Work remains to expand access to bilingual programs

The vast majority of multilingual learners in schools are in English-only educational programs, in spite of an ample research base that supports bilingual education, said Kate Menken, a professor of linguistics at Queens College of the City University of New York.

“Even though research evidence is really clear, … language policy decisions are at times more political than they are pedagogical,” she added.

And even as more schools and states invest in bilingual education programs, it’s important to ensure that English learners get a seat in these classrooms, especially as more privileged families seek these programs out for their own children, Menken said.

“We want to make sure that we hold true to the original social-justice aims of those programs,” Menken said.

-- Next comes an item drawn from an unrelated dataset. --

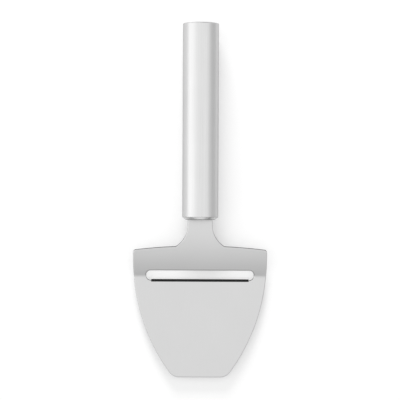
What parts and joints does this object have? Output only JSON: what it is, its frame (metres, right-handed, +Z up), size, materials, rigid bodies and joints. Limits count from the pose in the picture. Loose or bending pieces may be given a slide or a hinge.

States also need to think about teacher-training requirements and expectations for all teachers working with English learners, and especially those working in bilingual programs, Chris Montecillo Leider, an assistant professor of multilingual learner education at the University of Massachusetts Lowell, told webinar attendees.

In a study she conducted in 2020, Montecillo Leider found that many states at the time didn’t have a core requirement like a sheltered English-immersion endorsement for all teachers. Several states also didn’t even have credentials for teaching in a bilingual education setting.

And as districts consider opening more bilingual programs, they should make sure the programs are in neighborhoods where multilingual students can have access to them, Umansky said. That includes making sure that multilingual students who have disabilities and who are newcomer immigrants are not excluded.

All researchers on the webinar also spoke of ways to promote bilingualism in schools with multiple languages, such as relying on community liaisons to help connect with students and families in their home languages, stocking up on bilingual books, and allowing students to engage in translanguaging in classrooms even when teachers don’t speak their language.